■ Data lines:
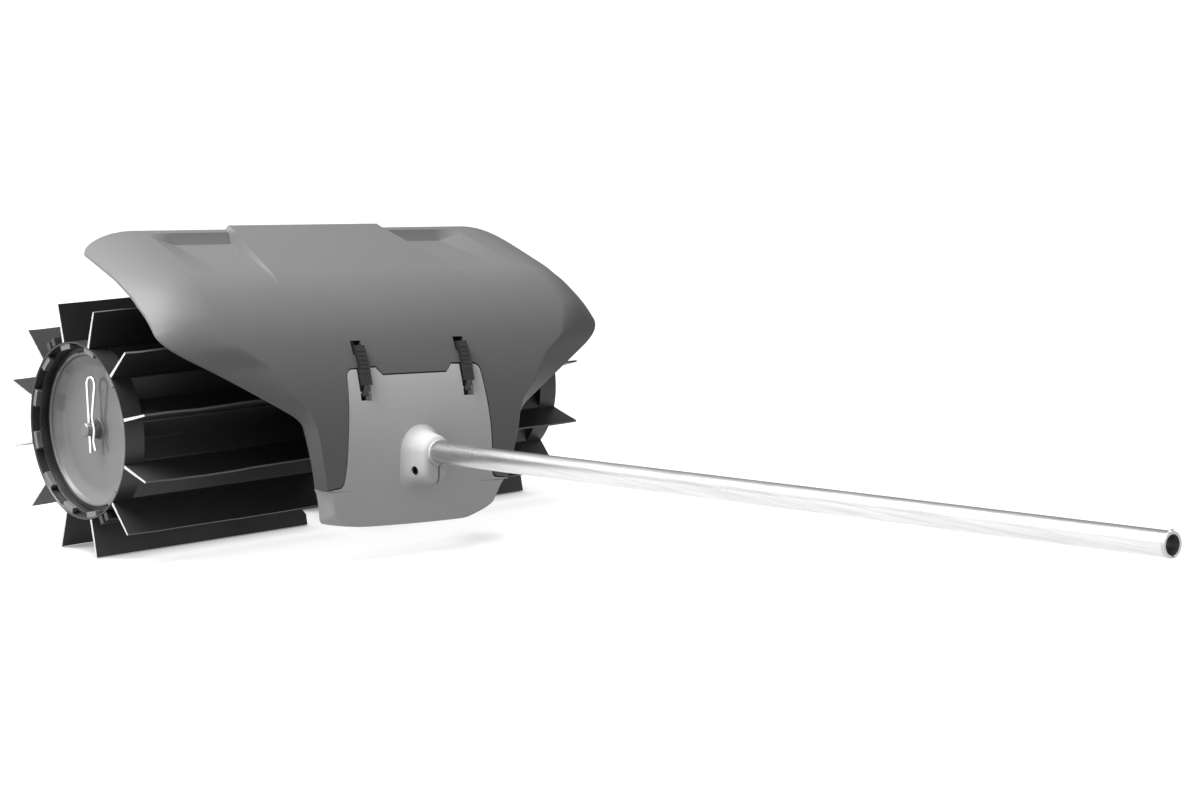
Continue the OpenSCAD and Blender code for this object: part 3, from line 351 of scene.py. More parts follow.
def softened(name, node_name, body, slot, made_of, width, angle=35):
    """A node's own shape, merged, with its edges rounded or left as they are."""
    mesh = bmesh.new()
    mesh.from_mesh(nodes[node_name].data)
    bmesh.ops.remove_doubles(mesh, verts=mesh.verts, dist=2e-6)
    bmesh.ops.dissolve_limit(mesh, angle_limit=math.radians(0.5), verts=mesh.verts, edges=mesh.edges)
    made = piece(name, mesh, made_of)
    if width:
        rounded(made, width, angle)
    else:
        smooth(made, angle)
    stands_for(made, body, slot, node_name)


# Materials


def maths(tree, operation, first, second=0.0, third=None):
    """The output of a Math node, whose inputs are sockets or numbers."""
    node = tree.nodes.new("ShaderNodeMath")
    node.operation = operation
    for slot, value in enumerate((first, second, third)):
        if value is None:
            continue
        if isinstance(value, bpy.types.NodeSocket):
            tree.links.new(value, node.inputs[slot])
        else:
            node.inputs[slot].default_value = value
    return node.outputs[0]


def speckle(tree, point, scale, detail=3.0, rough=0.55):
    """The output of a Noise node at the point."""
    node = tree.nodes.new("ShaderNodeTexNoise")
    tree.links.new(point, node.inputs["Vector"])
    node.inputs["Scale"].default_value = scale
    node.inputs["Detail"].default_value = detail
    node.inputs["Roughness"].default_value = rough
    return node.outputs["Fac"]


def stretched(tree, point, scale, turn=(0, 0, 0)):
    """The point in a stretched space, which draws noise out into streaks."""
    node = tree.nodes.new("ShaderNodeMapping")
    node.inputs["Scale"].default_value = scale
    node.inputs["Rotation"].default_value = turn
    tree.links.new(point, node.inputs["Vector"])
    return node.outputs["Vector"]


def scaled_colour(tree, colour, factor):
    """A colour made lighter or darker by a factor."""
    node = tree.nodes.new("ShaderNodeVectorMath")
    node.operation = "SCALE"
    tree.links.new(colour, node.inputs[0])
    tree.links.new(factor, node.inputs["Scale"])
    return node.outputs[0]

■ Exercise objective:
Without changing a word, restate the whole listing.

■ Full response:
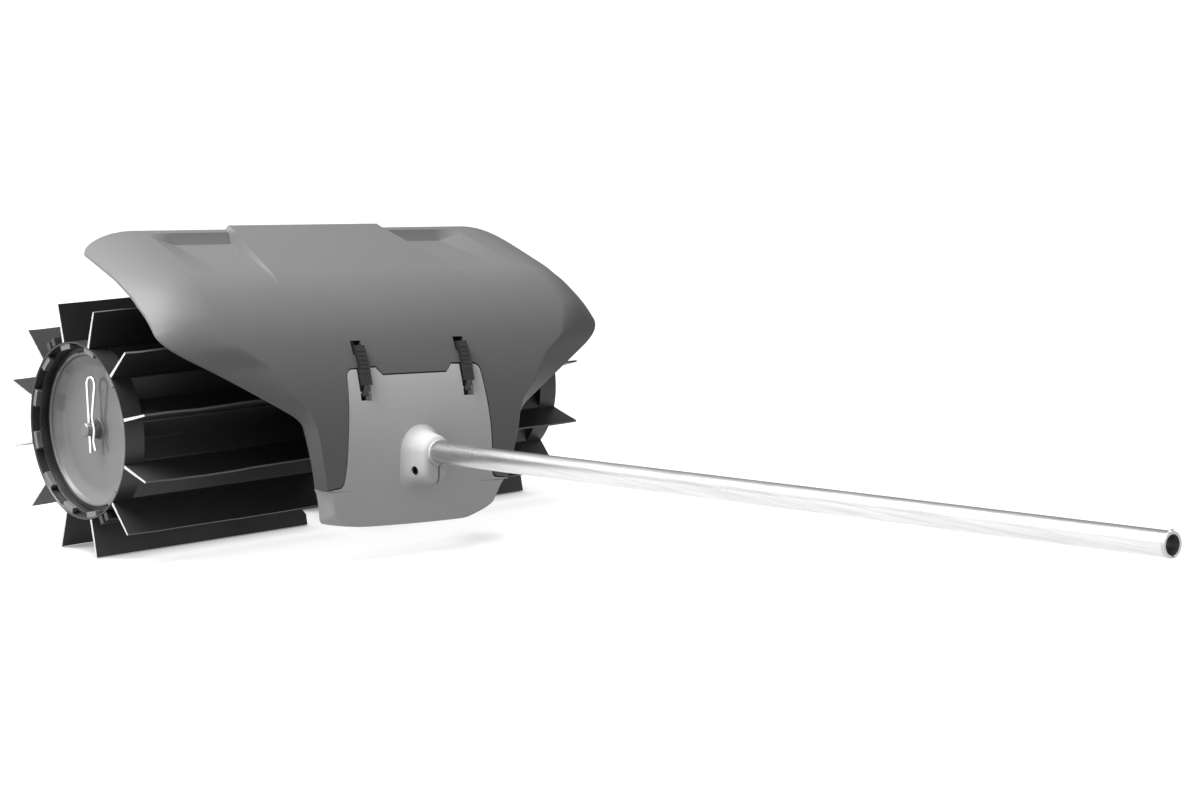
Continue the OpenSCAD and Blender code for this object: part 3, from line 351 of scene.py. More parts follow.
def softened(name, node_name, body, slot, made_of, width, angle=35):
    """A node's own shape, merged, with its edges rounded or left as they are."""
    mesh = bmesh.new()
    mesh.from_mesh(nodes[node_name].data)
    bmesh.ops.remove_doubles(mesh, verts=mesh.verts, dist=2e-6)
    bmesh.ops.dissolve_limit(mesh, angle_limit=math.radians(0.5), verts=mesh.verts, edges=mesh.edges)
    made = piece(name, mesh, made_of)
    if width:
        rounded(made, width, angle)
    else:
        smooth(made, angle)
    stands_for(made, body, slot, node_name)


# Materials


def maths(tree, operation, first, second=0.0, third=None):
    """The output of a Math node, whose inputs are sockets or numbers."""
    node = tree.nodes.new("ShaderNodeMath")
    node.operation = operation
    for slot, value in enumerate((first, second, third)):
        if value is None:
            continue
        if isinstance(value, bpy.types.NodeSocket):
            tree.links.new(value, node.inputs[slot])
        else:
            node.inputs[slot].default_value = value
    return node.outputs[0]


def speckle(tree, point, scale, detail=3.0, rough=0.55):
    """The output of a Noise node at the point."""
    node = tree.nodes.new("ShaderNodeTexNoise")
    tree.links.new(point, node.inputs["Vector"])
    node.inputs["Scale"].default_value = scale
    node.inputs["Detail"].default_value = detail
    node.inputs["Roughness"].default_value = rough
    return node.outputs["Fac"]


def stretched(tree, point, scale, turn=(0, 0, 0)):
    """The point in a stretched space, which draws noise out into streaks."""
    node = tree.nodes.new("ShaderNodeMapping")
    node.inputs["Scale"].default_value = scale
    node.inputs["Rotation"].default_value = turn
    tree.links.new(point, node.inputs["Vector"])
    return node.outputs["Vector"]


def scaled_colour(tree, colour, factor):
    """A colour made lighter or darker by a factor."""
    node = tree.nodes.new("ShaderNodeVectorMath")
    node.operation = "SCALE"
    tree.links.new(colour, node.inputs[0])
    tree.links.new(factor, node.inputs["Scale"])
    return node.outputs[0]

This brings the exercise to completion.